▸ What you will do
Reproduce the listing below in its entirety. Change nothing.

:: Material ::

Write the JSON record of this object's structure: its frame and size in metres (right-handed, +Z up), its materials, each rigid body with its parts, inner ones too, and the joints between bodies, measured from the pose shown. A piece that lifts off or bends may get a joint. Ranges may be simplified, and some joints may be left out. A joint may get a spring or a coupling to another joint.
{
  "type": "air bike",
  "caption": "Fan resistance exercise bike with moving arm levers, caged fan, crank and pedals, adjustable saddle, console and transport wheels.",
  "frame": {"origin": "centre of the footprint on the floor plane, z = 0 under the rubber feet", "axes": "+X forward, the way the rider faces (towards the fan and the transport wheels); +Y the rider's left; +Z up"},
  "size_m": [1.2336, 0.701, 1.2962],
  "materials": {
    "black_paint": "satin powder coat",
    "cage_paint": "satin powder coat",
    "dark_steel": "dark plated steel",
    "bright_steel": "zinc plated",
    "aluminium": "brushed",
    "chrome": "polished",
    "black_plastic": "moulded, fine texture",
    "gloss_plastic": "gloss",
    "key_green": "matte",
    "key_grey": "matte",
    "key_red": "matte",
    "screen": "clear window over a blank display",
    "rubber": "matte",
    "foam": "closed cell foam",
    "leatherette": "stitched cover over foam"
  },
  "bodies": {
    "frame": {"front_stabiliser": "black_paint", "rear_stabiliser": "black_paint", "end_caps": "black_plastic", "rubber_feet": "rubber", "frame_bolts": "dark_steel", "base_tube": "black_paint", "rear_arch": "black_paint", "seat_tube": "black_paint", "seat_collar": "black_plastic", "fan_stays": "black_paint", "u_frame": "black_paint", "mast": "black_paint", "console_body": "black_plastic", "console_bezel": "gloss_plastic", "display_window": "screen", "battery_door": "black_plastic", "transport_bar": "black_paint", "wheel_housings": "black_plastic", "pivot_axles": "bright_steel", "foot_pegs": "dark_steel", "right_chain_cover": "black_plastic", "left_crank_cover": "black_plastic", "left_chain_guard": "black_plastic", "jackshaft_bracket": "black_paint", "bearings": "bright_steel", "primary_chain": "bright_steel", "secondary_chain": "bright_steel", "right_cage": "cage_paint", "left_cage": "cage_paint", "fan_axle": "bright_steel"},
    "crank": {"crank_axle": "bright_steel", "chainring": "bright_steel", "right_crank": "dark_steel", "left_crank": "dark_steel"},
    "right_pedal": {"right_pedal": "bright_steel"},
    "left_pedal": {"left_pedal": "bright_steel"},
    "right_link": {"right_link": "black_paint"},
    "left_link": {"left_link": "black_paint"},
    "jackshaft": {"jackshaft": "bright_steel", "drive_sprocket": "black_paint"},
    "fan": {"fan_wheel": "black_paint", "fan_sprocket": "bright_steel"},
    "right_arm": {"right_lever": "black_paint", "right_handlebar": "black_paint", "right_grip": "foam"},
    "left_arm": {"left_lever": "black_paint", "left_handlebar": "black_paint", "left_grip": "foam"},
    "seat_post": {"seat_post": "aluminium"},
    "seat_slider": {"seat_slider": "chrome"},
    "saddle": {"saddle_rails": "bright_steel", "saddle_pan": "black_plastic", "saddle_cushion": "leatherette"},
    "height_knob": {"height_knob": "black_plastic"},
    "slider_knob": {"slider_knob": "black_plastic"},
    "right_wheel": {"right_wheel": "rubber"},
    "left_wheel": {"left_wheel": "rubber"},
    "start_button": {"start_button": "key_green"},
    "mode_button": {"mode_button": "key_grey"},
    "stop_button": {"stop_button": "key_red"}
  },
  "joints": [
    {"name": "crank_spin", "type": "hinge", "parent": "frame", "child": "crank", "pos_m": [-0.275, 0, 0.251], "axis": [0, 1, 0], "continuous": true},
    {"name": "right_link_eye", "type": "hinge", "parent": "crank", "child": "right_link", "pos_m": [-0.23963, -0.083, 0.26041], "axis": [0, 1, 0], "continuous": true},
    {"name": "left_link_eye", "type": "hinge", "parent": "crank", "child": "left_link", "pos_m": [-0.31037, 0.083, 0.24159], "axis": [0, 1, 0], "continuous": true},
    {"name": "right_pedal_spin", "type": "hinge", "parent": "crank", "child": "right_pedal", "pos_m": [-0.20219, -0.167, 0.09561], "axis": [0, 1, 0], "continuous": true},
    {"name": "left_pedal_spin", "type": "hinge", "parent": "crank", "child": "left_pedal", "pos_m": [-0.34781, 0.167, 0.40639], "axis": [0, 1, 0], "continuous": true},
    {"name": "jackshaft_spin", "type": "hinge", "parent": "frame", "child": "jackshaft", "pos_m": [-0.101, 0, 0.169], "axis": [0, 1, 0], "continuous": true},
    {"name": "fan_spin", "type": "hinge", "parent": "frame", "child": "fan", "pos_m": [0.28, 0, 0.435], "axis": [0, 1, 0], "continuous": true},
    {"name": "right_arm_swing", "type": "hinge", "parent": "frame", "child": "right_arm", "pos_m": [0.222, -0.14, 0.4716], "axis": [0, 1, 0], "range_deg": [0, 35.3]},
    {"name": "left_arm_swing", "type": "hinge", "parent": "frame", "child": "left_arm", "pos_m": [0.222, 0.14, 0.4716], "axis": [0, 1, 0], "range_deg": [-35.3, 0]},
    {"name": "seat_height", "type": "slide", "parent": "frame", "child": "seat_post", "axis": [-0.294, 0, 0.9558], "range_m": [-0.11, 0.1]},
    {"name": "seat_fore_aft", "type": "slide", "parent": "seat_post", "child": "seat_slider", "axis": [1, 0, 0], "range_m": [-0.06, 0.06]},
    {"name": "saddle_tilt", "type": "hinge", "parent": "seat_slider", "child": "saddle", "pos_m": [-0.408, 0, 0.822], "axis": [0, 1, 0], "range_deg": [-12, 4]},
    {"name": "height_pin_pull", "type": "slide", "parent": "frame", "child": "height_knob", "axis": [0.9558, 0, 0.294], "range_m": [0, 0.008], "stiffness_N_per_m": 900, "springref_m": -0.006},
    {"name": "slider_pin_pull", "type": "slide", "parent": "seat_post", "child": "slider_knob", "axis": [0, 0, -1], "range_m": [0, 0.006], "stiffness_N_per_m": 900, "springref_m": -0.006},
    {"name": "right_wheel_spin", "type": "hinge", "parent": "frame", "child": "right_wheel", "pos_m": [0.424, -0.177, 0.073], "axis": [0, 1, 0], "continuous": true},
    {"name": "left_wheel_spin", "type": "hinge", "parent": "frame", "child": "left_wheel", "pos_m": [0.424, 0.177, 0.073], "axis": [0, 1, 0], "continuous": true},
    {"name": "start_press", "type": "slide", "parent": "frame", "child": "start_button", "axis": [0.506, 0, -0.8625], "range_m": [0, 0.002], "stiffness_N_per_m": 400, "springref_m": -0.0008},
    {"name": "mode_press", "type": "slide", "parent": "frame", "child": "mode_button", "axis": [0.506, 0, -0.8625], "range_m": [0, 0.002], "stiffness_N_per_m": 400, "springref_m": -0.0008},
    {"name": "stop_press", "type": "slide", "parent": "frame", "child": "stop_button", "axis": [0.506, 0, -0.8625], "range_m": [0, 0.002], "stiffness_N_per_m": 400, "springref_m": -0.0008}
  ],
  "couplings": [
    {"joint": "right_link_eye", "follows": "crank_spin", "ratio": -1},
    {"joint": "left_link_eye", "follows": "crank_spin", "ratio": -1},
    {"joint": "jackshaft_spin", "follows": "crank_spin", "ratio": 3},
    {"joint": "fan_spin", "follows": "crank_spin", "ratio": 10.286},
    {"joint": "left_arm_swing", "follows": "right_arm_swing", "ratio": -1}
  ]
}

:::

▸ Correct output
Write the JSON record of this object's structure: its frame and size in metres (right-handed, +Z up), its materials, each rigid body with its parts, inner ones too, and the joints between bodies, measured from the pose shown. A piece that lifts off or bends may get a joint. Ranges may be simplified, and some joints may be left out. A joint may get a spring or a coupling to another joint.
{
  "type": "air bike",
  "caption": "Fan resistance exercise bike with moving arm levers, caged fan, crank and pedals, adjustable saddle, console and transport wheels.",
  "frame": {"origin": "centre of the footprint on the floor plane, z = 0 under the rubber feet", "axes": "+X forward, the way the rider faces (towards the fan and the transport wheels); +Y the rider's left; +Z up"},
  "size_m": [1.2336, 0.701, 1.2962],
  "materials": {
    "black_paint": "satin powder coat",
    "cage_paint": "satin powder coat",
    "dark_steel": "dark plated steel",
    "bright_steel": "zinc plated",
    "aluminium": "brushed",
    "chrome": "polished",
    "black_plastic": "moulded, fine texture",
    "gloss_plastic": "gloss",
    "key_green": "matte",
    "key_grey": "matte",
    "key_red": "matte",
    "screen": "clear window over a blank display",
    "rubber": "matte",
    "foam": "closed cell foam",
    "leatherette": "stitched cover over foam"
  },
  "bodies": {
    "frame": {"front_stabiliser": "black_paint", "rear_stabiliser": "black_paint", "end_caps": "black_plastic", "rubber_feet": "rubber", "frame_bolts": "dark_steel", "base_tube": "black_paint", "rear_arch": "black_paint", "seat_tube": "black_paint", "seat_collar": "black_plastic", "fan_stays": "black_paint", "u_frame": "black_paint", "mast": "black_paint", "console_body": "black_plastic", "console_bezel": "gloss_plastic", "display_window": "screen", "battery_door": "black_plastic", "transport_bar": "black_paint", "wheel_housings": "black_plastic", "pivot_axles": "bright_steel", "foot_pegs": "dark_steel", "right_chain_cover": "black_plastic", "left_crank_cover": "black_plastic", "left_chain_guard": "black_plastic", "jackshaft_bracket": "black_paint", "bearings": "bright_steel", "primary_chain": "bright_steel", "secondary_chain": "bright_steel", "right_cage": "cage_paint", "left_cage": "cage_paint", "fan_axle": "bright_steel"},
    "crank": {"crank_axle": "bright_steel", "chainring": "bright_steel", "right_crank": "dark_steel", "left_crank": "dark_steel"},
    "right_pedal": {"right_pedal": "bright_steel"},
    "left_pedal": {"left_pedal": "bright_steel"},
    "right_link": {"right_link": "black_paint"},
    "left_link": {"left_link": "black_paint"},
    "jackshaft": {"jackshaft": "bright_steel", "drive_sprocket": "black_paint"},
    "fan": {"fan_wheel": "black_paint", "fan_sprocket": "bright_steel"},
    "right_arm": {"right_lever": "black_paint", "right_handlebar": "black_paint", "right_grip": "foam"},
    "left_arm": {"left_lever": "black_paint", "left_handlebar": "black_paint", "left_grip": "foam"},
    "seat_post": {"seat_post": "aluminium"},
    "seat_slider": {"seat_slider": "chrome"},
    "saddle": {"saddle_rails": "bright_steel", "saddle_pan": "black_plastic", "saddle_cushion": "leatherette"},
    "height_knob": {"height_knob": "black_plastic"},
    "slider_knob": {"slider_knob": "black_plastic"},
    "right_wheel": {"right_wheel": "rubber"},
    "left_wheel": {"left_wheel": "rubber"},
    "start_button": {"start_button": "key_green"},
    "mode_button": {"mode_button": "key_grey"},
    "stop_button": {"stop_button": "key_red"}
  },
  "joints": [
    {"name": "crank_spin", "type": "hinge", "parent": "frame", "child": "crank", "pos_m": [-0.275, 0, 0.251], "axis": [0, 1, 0], "continuous": true},
    {"name": "right_link_eye", "type": "hinge", "parent": "crank", "child": "right_link", "pos_m": [-0.23963, -0.083, 0.26041], "axis": [0, 1, 0], "continuous": true},
    {"name": "left_link_eye", "type": "hinge", "parent": "crank", "child": "left_link", "pos_m": [-0.31037, 0.083, 0.24159], "axis": [0, 1, 0], "continuous": true},
    {"name": "right_pedal_spin", "type": "hinge", "parent": "crank", "child": "right_pedal", "pos_m": [-0.20219, -0.167, 0.09561], "axis": [0, 1, 0], "continuous": true},
    {"name": "left_pedal_spin", "type": "hinge", "parent": "crank", "child": "left_pedal", "pos_m": [-0.34781, 0.167, 0.40639], "axis": [0, 1, 0], "continuous": true},
    {"name": "jackshaft_spin", "type": "hinge", "parent": "frame", "child": "jackshaft", "pos_m": [-0.101, 0, 0.169], "axis": [0, 1, 0], "continuous": true},
    {"name": "fan_spin", "type": "hinge", "parent": "frame", "child": "fan", "pos_m": [0.28, 0, 0.435], "axis": [0, 1, 0], "continuous": true},
    {"name": "right_arm_swing", "type": "hinge", "parent": "frame", "child": "right_arm", "pos_m": [0.222, -0.14, 0.4716], "axis": [0, 1, 0], "range_deg": [0, 35.3]},
    {"name": "left_arm_swing", "type": "hinge", "parent": "frame", "child": "left_arm", "pos_m": [0.222, 0.14, 0.4716], "axis": [0, 1, 0], "range_deg": [-35.3, 0]},
    {"name": "seat_height", "type": "slide", "parent": "frame", "child": "seat_post", "axis": [-0.294, 0, 0.9558], "range_m": [-0.11, 0.1]},
    {"name": "seat_fore_aft", "type": "slide", "parent": "seat_post", "child": "seat_slider", "axis": [1, 0, 0], "range_m": [-0.06, 0.06]},
    {"name": "saddle_tilt", "type": "hinge", "parent": "seat_slider", "child": "saddle", "pos_m": [-0.408, 0, 0.822], "axis": [0, 1, 0], "range_deg": [-12, 4]},
    {"name": "height_pin_pull", "type": "slide", "parent": "frame", "child": "height_knob", "axis": [0.9558, 0, 0.294], "range_m": [0, 0.008], "stiffness_N_per_m": 900, "springref_m": -0.006},
    {"name": "slider_pin_pull", "type": "slide", "parent": "seat_post", "child": "slider_knob", "axis": [0, 0, -1], "range_m": [0, 0.006], "stiffness_N_per_m": 900, "springref_m": -0.006},
    {"name": "right_wheel_spin", "type": "hinge", "parent": "frame", "child": "right_wheel", "pos_m": [0.424, -0.177, 0.073], "axis": [0, 1, 0], "continuous": true},
    {"name": "left_wheel_spin", "type": "hinge", "parent": "frame", "child": "left_wheel", "pos_m": [0.424, 0.177, 0.073], "axis": [0, 1, 0], "continuous": true},
    {"name": "start_press", "type": "slide", "parent": "frame", "child": "start_button", "axis": [0.506, 0, -0.8625], "range_m": [0, 0.002], "stiffness_N_per_m": 400, "springref_m": -0.0008},
    {"name": "mode_press", "type": "slide", "parent": "frame", "child": "mode_button", "axis": [0.506, 0, -0.8625], "range_m": [0, 0.002], "stiffness_N_per_m": 400, "springref_m": -0.0008},
    {"name": "stop_press", "type": "slide", "parent": "frame", "child": "stop_button", "axis": [0.506, 0, -0.8625], "range_m": [0, 0.002], "stiffness_N_per_m": 400, "springref_m": -0.0008}
  ],
  "couplings": [
    {"joint": "right_link_eye", "follows": "crank_spin", "ratio": -1},
    {"joint": "left_link_eye", "follows": "crank_spin", "ratio": -1},
    {"joint": "jackshaft_spin", "follows": "crank_spin", "ratio": 3},
    {"joint": "fan_spin", "follows": "crank_spin", "ratio": 10.286},
    {"joint": "left_arm_swing", "follows": "right_arm_swing", "ratio": -1}
  ]
}